TASK DESCRIPTION
Extract, unchanged, each line of the listing below from its first line through the line that contains "attach(piece, bodyOf(name))", inclusive, and nothing else.

DATA SECTION

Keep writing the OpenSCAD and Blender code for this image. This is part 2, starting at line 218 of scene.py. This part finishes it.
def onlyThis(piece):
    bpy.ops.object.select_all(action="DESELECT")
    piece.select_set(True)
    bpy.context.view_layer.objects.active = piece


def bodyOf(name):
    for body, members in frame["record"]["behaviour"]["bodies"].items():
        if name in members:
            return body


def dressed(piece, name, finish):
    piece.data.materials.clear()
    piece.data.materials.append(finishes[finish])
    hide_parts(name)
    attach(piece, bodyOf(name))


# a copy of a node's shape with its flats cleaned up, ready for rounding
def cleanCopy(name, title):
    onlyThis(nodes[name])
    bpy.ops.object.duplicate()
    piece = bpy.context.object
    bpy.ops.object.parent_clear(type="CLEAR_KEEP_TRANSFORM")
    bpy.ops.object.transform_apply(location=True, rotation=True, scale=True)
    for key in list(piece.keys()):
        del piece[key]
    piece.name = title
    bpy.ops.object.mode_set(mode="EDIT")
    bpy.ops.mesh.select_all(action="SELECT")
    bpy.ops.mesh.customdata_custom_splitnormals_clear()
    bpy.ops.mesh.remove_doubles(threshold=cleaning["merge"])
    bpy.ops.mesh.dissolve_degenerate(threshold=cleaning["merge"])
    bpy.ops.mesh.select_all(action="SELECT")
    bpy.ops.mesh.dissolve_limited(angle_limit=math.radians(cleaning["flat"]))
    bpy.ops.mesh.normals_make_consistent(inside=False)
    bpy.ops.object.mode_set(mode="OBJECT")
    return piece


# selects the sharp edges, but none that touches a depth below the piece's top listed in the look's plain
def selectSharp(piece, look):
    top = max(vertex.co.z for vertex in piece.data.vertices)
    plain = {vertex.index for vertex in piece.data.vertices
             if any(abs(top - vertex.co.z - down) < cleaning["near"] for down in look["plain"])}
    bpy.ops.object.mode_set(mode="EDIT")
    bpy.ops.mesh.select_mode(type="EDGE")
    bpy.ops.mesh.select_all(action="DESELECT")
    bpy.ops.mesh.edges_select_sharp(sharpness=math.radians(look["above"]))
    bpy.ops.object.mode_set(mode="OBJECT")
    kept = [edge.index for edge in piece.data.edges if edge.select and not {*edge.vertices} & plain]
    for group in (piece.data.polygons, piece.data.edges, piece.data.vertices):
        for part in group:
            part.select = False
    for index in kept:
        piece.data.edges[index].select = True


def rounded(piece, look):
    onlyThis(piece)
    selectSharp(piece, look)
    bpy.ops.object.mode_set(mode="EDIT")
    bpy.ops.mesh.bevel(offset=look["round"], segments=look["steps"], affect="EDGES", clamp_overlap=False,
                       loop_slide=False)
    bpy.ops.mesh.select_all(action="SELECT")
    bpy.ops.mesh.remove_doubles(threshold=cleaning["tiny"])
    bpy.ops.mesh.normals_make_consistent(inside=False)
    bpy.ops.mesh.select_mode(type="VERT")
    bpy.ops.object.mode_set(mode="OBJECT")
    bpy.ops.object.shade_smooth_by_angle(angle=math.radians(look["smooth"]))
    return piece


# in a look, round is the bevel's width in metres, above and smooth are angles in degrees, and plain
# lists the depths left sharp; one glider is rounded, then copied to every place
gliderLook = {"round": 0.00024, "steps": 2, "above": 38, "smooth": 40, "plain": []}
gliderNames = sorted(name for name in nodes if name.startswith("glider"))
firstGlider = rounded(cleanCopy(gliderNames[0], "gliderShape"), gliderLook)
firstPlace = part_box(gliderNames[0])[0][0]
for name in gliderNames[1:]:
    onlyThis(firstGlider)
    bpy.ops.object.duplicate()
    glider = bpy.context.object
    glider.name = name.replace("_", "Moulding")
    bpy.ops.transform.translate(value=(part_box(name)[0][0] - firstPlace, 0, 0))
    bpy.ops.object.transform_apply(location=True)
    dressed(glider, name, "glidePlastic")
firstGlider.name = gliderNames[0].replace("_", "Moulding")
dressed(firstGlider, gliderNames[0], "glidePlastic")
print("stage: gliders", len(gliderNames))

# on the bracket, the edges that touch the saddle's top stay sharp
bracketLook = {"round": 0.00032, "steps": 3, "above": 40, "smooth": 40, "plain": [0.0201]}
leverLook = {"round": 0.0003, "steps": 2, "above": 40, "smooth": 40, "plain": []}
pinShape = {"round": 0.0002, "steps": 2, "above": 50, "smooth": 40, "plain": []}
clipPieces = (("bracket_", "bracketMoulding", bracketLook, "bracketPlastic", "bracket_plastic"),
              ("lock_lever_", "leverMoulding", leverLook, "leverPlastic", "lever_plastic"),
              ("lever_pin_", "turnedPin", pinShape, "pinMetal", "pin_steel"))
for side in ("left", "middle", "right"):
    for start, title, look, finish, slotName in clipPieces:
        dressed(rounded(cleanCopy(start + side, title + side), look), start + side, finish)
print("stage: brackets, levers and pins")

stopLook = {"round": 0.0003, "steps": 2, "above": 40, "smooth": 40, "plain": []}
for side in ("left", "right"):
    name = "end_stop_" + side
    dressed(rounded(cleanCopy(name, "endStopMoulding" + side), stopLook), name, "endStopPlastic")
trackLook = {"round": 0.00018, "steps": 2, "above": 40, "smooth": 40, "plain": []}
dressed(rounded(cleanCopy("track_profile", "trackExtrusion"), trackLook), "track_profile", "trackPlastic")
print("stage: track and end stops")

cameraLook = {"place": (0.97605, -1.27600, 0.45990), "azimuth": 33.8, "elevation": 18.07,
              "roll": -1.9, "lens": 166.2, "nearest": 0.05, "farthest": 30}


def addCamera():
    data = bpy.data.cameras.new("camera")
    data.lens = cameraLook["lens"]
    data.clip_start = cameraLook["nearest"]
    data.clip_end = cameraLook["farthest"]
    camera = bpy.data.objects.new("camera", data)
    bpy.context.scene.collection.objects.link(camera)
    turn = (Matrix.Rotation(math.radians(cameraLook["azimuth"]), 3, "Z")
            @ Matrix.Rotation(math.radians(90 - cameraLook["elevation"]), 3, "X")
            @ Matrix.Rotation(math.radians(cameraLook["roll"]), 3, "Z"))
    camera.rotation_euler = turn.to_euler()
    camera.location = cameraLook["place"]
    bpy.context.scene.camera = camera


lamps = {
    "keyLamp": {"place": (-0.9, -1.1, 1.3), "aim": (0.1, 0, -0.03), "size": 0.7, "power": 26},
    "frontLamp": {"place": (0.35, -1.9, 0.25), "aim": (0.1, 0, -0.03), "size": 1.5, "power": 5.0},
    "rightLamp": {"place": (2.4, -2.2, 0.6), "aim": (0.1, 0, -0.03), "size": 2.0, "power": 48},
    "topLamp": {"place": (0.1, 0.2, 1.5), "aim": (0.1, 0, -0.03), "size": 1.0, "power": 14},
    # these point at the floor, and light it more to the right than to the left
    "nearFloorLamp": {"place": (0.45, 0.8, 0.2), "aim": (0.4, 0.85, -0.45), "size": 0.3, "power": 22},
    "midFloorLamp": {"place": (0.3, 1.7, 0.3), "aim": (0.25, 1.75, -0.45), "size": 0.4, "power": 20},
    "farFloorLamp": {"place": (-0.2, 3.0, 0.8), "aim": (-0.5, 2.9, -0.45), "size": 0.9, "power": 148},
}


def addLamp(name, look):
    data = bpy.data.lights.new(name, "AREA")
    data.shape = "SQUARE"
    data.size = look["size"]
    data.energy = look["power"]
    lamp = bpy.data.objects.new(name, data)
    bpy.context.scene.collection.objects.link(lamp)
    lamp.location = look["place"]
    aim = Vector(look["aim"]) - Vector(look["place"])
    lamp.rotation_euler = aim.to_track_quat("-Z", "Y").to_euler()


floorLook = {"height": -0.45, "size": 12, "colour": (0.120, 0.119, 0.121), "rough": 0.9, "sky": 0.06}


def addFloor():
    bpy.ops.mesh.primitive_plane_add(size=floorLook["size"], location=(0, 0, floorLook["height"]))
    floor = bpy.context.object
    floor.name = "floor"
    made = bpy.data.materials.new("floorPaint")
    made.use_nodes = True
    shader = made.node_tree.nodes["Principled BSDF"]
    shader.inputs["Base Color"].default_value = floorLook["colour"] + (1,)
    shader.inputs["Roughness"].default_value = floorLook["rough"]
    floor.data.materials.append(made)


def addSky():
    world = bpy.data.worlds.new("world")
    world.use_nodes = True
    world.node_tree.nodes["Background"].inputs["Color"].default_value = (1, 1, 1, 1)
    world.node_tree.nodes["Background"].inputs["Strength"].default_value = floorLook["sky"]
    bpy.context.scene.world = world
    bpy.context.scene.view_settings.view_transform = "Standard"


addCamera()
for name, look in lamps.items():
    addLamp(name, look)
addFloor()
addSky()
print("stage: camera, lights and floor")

SOLUTION FOR THIS EXERCISE
Keep writing the OpenSCAD and Blender code for this image. This is part 2, starting at line 218 of scene.py. This part finishes it.
def onlyThis(piece):
    bpy.ops.object.select_all(action="DESELECT")
    piece.select_set(True)
    bpy.context.view_layer.objects.active = piece


def bodyOf(name):
    for body, members in frame["record"]["behaviour"]["bodies"].items():
        if name in members:
            return body


def dressed(piece, name, finish):
    piece.data.materials.clear()
    piece.data.materials.append(finishes[finish])
    hide_parts(name)
    attach(piece, bodyOf(name))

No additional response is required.